DATA SECTION:
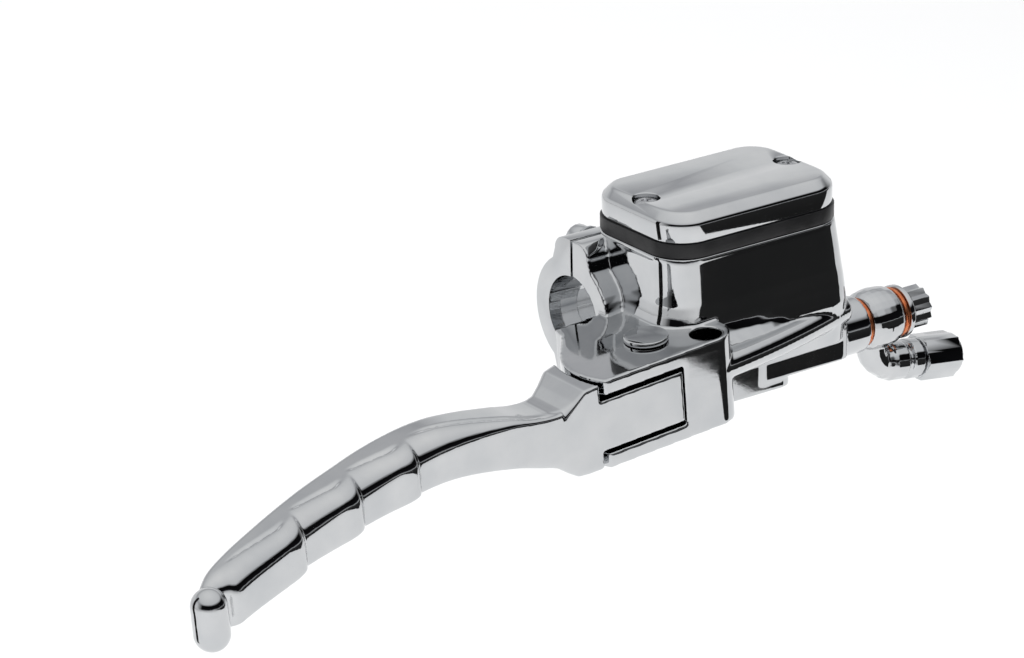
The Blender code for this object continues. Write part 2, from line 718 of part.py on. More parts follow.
def pivot_parts(pin_look, bush_look, washer_look, pivot):
    tail = -PERCH_HALF - PIN_TAIL
    groove = -PERCH_HALF - GAP
    head = PERCH_HALF + GAP
    profile = [
        (0.0, tail),
        (PIN_RADIUS - 0.5, tail),
        (PIN_RADIUS, tail + 0.5),
        (PIN_RADIUS, groove - 1.0),
        (PIN_RADIUS - 0.9, groove - 1.0),
        (PIN_RADIUS - 0.9, groove),
        (PIN_RADIUS, groove),
        (PIN_RADIUS, head),
        (PIN_HEAD_RADIUS, head),
        (PIN_HEAD_RADIUS, head + PIN_HEAD_HEIGHT - 0.3),
        (PIN_HEAD_RADIUS - 0.3, head + PIN_HEAD_HEIGHT),
        (0.0, head + PIN_HEAD_HEIGHT),
    ]
    add_object("pivot_pin", turned(profile, steps=28), pin_look, pivot)
    spread = ring(PIN_RADIUS - 0.6, 6.6, groove - 0.8, groove - 0.2, steps=28)
    clip = add_object("pivot_clip", spread, pin_look, pivot)
    cut(clip, add_object("clip_mouth", box((-2.6, 0.0, -30), (2.6, 10, 0)), parent=pivot))
    bush = ring(PIN_RADIUS + GAP, BUSH_RADIUS, -TONGUE_HALF + 0.2, TONGUE_HALF - 0.2, steps=28)
    add_object("lever_bushing", bush, bush_look, pivot)
    near = TONGUE_HALF + GAP
    for where, low in (("upper", near), ("lower", -near - 0.9)):
        washer = ring(PIN_RADIUS + GAP, 9.4, low, low + 0.9, steps=24)
        add_object(f"thrust_washer_{where}", washer, washer_look, pivot)


# Cylinder parts -------------------------------------------------------------------------------------

def piston(look):
    profile = [
        (0.0, PISTON_REAR),
        (3.6, PISTON_REAR),
        (4.2, PISTON_REAR + 0.6),
        (4.2, -8.4),
        (3.2, -8.4),
        (3.2, -6.6),
        (4.2, -6.6),
        (4.2, 0.0),
        (PISTON_LAND, 0.0),
        (PISTON_LAND, 2.4),
        (4.5, 2.4),
        (4.5, 6.2),
        (PISTON_LAND, 6.2),
        (PISTON_LAND, 9.0),
        (4.6, 9.8),
        (4.6, 29.2),
        (PISTON_LAND, 30.0),
        (PISTON_LAND, PISTON_FRONT),
        (3.0, PISTON_FRONT),
        (3.0, PISTON_FRONT + 4.6),
        (0.0, PISTON_FRONT + 4.6),
    ]
    add_object("piston", turned(profile, "X", bore_line(), 28), look)


def cylinder_seals(look, boot_look):
    secondary = [(4.8, 2.8), (CUP_RADIUS - 0.6, 2.8), (CUP_RADIUS, 5.6), (CUP_RADIUS - 0.8, 5.8), (4.8, 4.6)]
    add_object("secondary_cup", turned(secondary, "X", bore_line(), 28), look)
    base = PISTON_FRONT + GAP
    primary = [
        (3.3, base),
        (CUP_RADIUS - 0.6, base),
        (CUP_RADIUS, base + 3.4),
        (CUP_RADIUS - 0.9, base + 3.6),
        (3.3, base + 1.8),
    ]
    add_object("primary_cup", turned(primary, "X", bore_line(), 28), look)
    boot = [
        (CUP_RADIUS, -3.6),
        (CUP_RADIUS, -5.4),
        (5.3, -5.4),
        (5.8, -6.1),
        (5.0, -6.7),
        (5.0, -8.1),
        (3.5, -8.1),
        (3.5, -7.3),
        (4.5, -6.9),
        (4.5, -3.6),
    ]
    add_object("dust_boot", turned(boot, "X", bore_line(), 24), boot_look)


def cylinder_stops(look):
    washer = ring(4.5, CUP_RADIUS, -1.5, -0.4, "X", bore_line(), 28)
    add_object("piston_stop_washer", washer, look)
    wire = ring(5.3, BORE_RADIUS + GAP, -3.0, -2.1, "X", bore_line(), 28)
    snap = add_object("piston_snap_ring", wire, look)
    cut(snap, add_object("snap_mouth", box((-6, BORE_Y - 2, BORE_Z - 12), (0, BORE_Y + 2, BORE_Z - 2))))


def return_spring(look):
    """A coil from the primary cup to the blind end of the bore, with its ends closed up."""
    wire = 0.6
    start = PISTON_FRONT + 4.9
    end = BORE_END - GAP - wire
    turns = 6
    per_turn = 12
    coil_radius = 4.6
    curve = bpy.data.curves.new("return_spring", "CURVE")
    curve.dimensions = "3D"
    curve.bevel_depth = wire * MM
    curve.bevel_resolution = 1
    curve.use_fill_caps = True
    curve.materials.append(look)
    spline = curve.splines.new("POLY")
    count = turns * per_turn + 1
    spline.points.add(count - 1)
    for index, point in enumerate(spline.points):
        share = index / (count - 1)
        angle = 2 * pi * turns * share
        place = Vector(bore_line(start + wire + (end - start - wire) * share))
        place += Vector((0.0, coil_radius * cos(angle), coil_radius * sin(angle)))
        point.co = (*(place * MM), 1.0)
    made = bpy.data.objects.new("return_spring", curve)
    bpy.context.scene.collection.objects.link(made)


# Banjo fitting --------------------------------------------------------------------------------------

def banjo_bolt(look):
    """The hollow bolt with a round flange and a fluted twelve-point head."""
    profile = [
        (0.0, PORT_FACE - PORT_DEPTH + 1.0),
        (BOLT_RADIUS, PORT_FACE - PORT_DEPTH + 1.0),
        (BOLT_RADIUS, BOLT_FLANGE),
        (9.0, BOLT_FLANGE),
        (9.0, BOLT_FLANGE + 1.6),
        (7.6, BOLT_FLANGE + 3.2),
        (0.0, BOLT_FLANGE + 3.2),
    ]
    bolt = add_object("banjo_bolt", turned(profile, "X", port_line(), 28), look)
    points = 24
    flutes = []
    for index in range(points):
        angle = 2 * pi * (index + 0.25) / points
        radius = 7.2 if index % 2 else 6.3
        flutes.append((BORE_Y + radius * cos(angle), PORT_Z + radius * sin(angle)))
    head = add_object("bolt_head", prism(flutes, BOLT_FLANGE + 2.0, BOLT_FLANGE + 10.4, "X"))
    channel = rod(1.6, PORT_FACE - PORT_DEPTH - 2, (EYE_START + EYE_END) / 2 + 2, "X", port_line(), 14)
    cross = rod(1.4, -12, 12, "Z", ((EYE_START + EYE_END) / 2, BORE_Y, PORT_Z), 12)
    join(bolt, head)
    cut(bolt, add_object("bolt_channel", channel), add_object("bolt_cross_hole", cross))


def banjo_washers(look):
    for where, at in (("inner", PORT_FACE + GAP), ("outer", EYE_END + GAP)):
        washer = ring(BOLT_RADIUS + GAP, 8.6, at, at + WASHER_THICK, "X", port_line(), 28)
        add_object(f"banjo_washer_{where}", washer, look)


def fitting_frame():
    """An empty at the foot of the elbow, with its x axis along the tail of the fitting."""
    return empty("fitting_line", (98.0, BORE_Y, -34.6), TAIL_DROOP)


def elbow_tube():
    """The bent neck from under the eye to the tail, swept as a tube with closed ends."""
    neck = (EYE_START + EYE_END) / 2 - 0.8
    steps = 6
    bend = 7.2
    low = -34.4
    centre = (neck + bend, low + bend)
    path = [(neck, PORT_Z - 4.0)]
    path += arc(centre, bend, 180, 270, steps)
    path += [(centre[0] + 4.0, low - 0.56)]
    rings = []
    for index, (x, z) in enumerate(path):
        before = path[max(0, index - 1)]
        after = path[min(len(path) - 1, index + 1)]
        length = hypot(after[0] - before[0], after[1] - before[1])
        normal = (-(after[1] - before[1]) / length, (after[0] - before[0]) / length)
        points = []
        for across, along in arc((0, 0), ELBOW_RADIUS, 0, 360 - 360 / 14, 13):
            points.append((x + normal[0] * across, BORE_Y + along, z + normal[1] * across))
        rings.append(points)
    return loft(rings)


def banjo_fitting(look, line):
    eye_profile = [(0.0, EYE_START), (8.6, EYE_START)]
    middle = (EYE_START + EYE_END) / 2
    half = EYE_WIDTH / 2
    for share in (-0.75, -0.4, 0.0, 0.4, 0.75):
        station = middle + share * half
        eye_profile.append((sqrt(EYE_RADIUS**2 - (share * half * 0.72) ** 2), station))
    eye_profile += [(8.6, EYE_END), (0.0, EYE_END)]
    fitting = add_object("banjo_fitting", turned(eye_profile, "X", port_line(), 28), look)
    tail_profile = [
        (0.0, -6.0),
        (5.6, -6.0),
        (5.9, -4.0),
        (6.6, -3.0),
        (6.6, 2.0),
        (5.4, 2.6),
        (5.4, 3.8),
        (6.8, 4.4),
        (6.8, 8.6),
        (4.0, 9.2),
        (4.0, 14.0),
        (0.0, 14.0),
    ]
    tail = add_object("fitting_tail", turned(tail_profile, "X", steps=20), parent=line)
    join(fitting, add_object("fitting_elbow", elbow_tube()), tail)
    hole = rod(BOLT_RADIUS + GAP, EYE_START - 5, EYE_END + 5, "X", port_line(), 24)
    cut(fitting, add_object("eye_hole", hole))
    cut(fitting, add_object("tail_drill", rod(1.6, 4.0, 25, "X", steps=14), parent=line))


def hose_nut(look, line):
    """The hexagon union nut on the tail, open towards the hose."""
    flats = [(8.0 * cos(pi * k / 3), 8.0 * sin(pi * k / 3)) for k in range(6)]
    nut = add_object("hose_nut", prism(flats, 9.6, 24.0, "X"), look, line)
    collar = ring(4.3, 7.0, 9.3, 24.6, "X", steps=24)
    join(nut, add_object("nut_collar", collar, parent=line))
    cut(nut, add_object("nut_bore", rod(4.3, 0, 40, "X", steps=24), parent=line))


def main():
    clear_scene()
    chrome = material("chrome_plate", CHROME, 0.08, 1.0)
    lever_chrome = material("lever_chrome", CHROME, 0.10, 1.0)
    zinc = material("zinc_steel", STEEL, 0.35, 1.0)
    stainless = material("stainless", STEEL, 0.30, 1.0)
    rubber = material("black_rubber", BLACK, 0.55, 0.0)
    copper = material("copper", COPPER, 0.35, 1.0)
    bronze = material("bronze", BRONZE, 0.40, 1.0)
    alloy = material("bare_alloy", ALUMINIUM, 0.35, 1.0)
    plastic = material("black_plastic", BLACK, 0.45, 0.0)
    window = material("clear_window", AMBER, 0.08, 0.0)
    lean = empty("lever_plane", PIVOT, -PERCH_TILT)
    pivot = empty("lever_pivot", (0, 0, 0))
    pivot.parent = lean
    cylinder_body(chrome, lean)
    handlebar_clamp(chrome)
    clamp_fasteners(chrome, zinc)
    reservoir_cover(chrome)
    cover_screws(stainless)
    diaphragm(rubber)
    diaphragm_plate(plastic)
    splash_plate(stainless)
    sight_glass(window, rubber)
    brake_lever(lever_chrome, pivot)
    pivot_parts(chrome, bronze, plastic, pivot)
    piston(alloy)
    cylinder_seals(rubber, rubber)
    cylinder_stops(zinc)
    return_spring(stainless)
    banjo_bolt(chrome)
    banjo_washers(copper)
    line = fitting_frame()
    banjo_fitting(chrome, line)
    hose_nut(chrome, line)


main()
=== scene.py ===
"""Looks for a chromed motorcycle brake master cylinder, built round its CAD frame.

The frame is in metres: +X runs along the handlebar towards the middle of the motorcycle, +Y towards the
rider and +Z up, with the origin on the bar's axis in the middle of the clamp. Sizes written here are in
millimetres and are turned to metres where they are used.
"""

import json
from math import cos, pi, radians, sin

import bmesh
import bpy
from mathutils import Matrix, Vector


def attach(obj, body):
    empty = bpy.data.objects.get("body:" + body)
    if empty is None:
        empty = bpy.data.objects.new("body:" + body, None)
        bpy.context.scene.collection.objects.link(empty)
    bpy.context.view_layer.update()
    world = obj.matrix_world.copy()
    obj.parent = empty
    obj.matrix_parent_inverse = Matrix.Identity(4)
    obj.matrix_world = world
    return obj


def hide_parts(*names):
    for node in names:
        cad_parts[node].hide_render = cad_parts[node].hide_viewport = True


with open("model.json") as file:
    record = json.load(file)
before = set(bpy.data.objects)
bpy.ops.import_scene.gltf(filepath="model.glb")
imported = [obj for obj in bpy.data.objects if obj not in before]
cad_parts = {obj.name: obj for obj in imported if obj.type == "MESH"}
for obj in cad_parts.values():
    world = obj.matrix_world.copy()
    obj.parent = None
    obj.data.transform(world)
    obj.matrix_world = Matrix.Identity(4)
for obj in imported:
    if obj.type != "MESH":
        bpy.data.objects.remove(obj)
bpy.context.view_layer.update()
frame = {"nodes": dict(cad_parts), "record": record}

MM = 0.001
BODIES = frame["record"]["behaviour"]["bodies"]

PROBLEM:
Taking the material above, extract exactly and only the lines from the line with "banjo_bolt(chrome)" to the line with "record = json.load(file)", inclusive of both.

WORKED SOLUTION:
    banjo_bolt(chrome)
    banjo_washers(copper)
    line = fitting_frame()
    banjo_fitting(chrome, line)
    hose_nut(chrome, line)


main()
=== scene.py ===
"""Looks for a chromed motorcycle brake master cylinder, built round its CAD frame.

The frame is in metres: +X runs along the handlebar towards the middle of the motorcycle, +Y towards the
rider and +Z up, with the origin on the bar's axis in the middle of the clamp. Sizes written here are in
millimetres and are turned to metres where they are used.
"""

import json
from math import cos, pi, radians, sin

import bmesh
import bpy
from mathutils import Matrix, Vector


def attach(obj, body):
    empty = bpy.data.objects.get("body:" + body)
    if empty is None:
        empty = bpy.data.objects.new("body:" + body, None)
        bpy.context.scene.collection.objects.link(empty)
    bpy.context.view_layer.update()
    world = obj.matrix_world.copy()
    obj.parent = empty
    obj.matrix_parent_inverse = Matrix.Identity(4)
    obj.matrix_world = world
    return obj


def hide_parts(*names):
    for node in names:
        cad_parts[node].hide_render = cad_parts[node].hide_viewport = True


with open("model.json") as file:
    record = json.load(file)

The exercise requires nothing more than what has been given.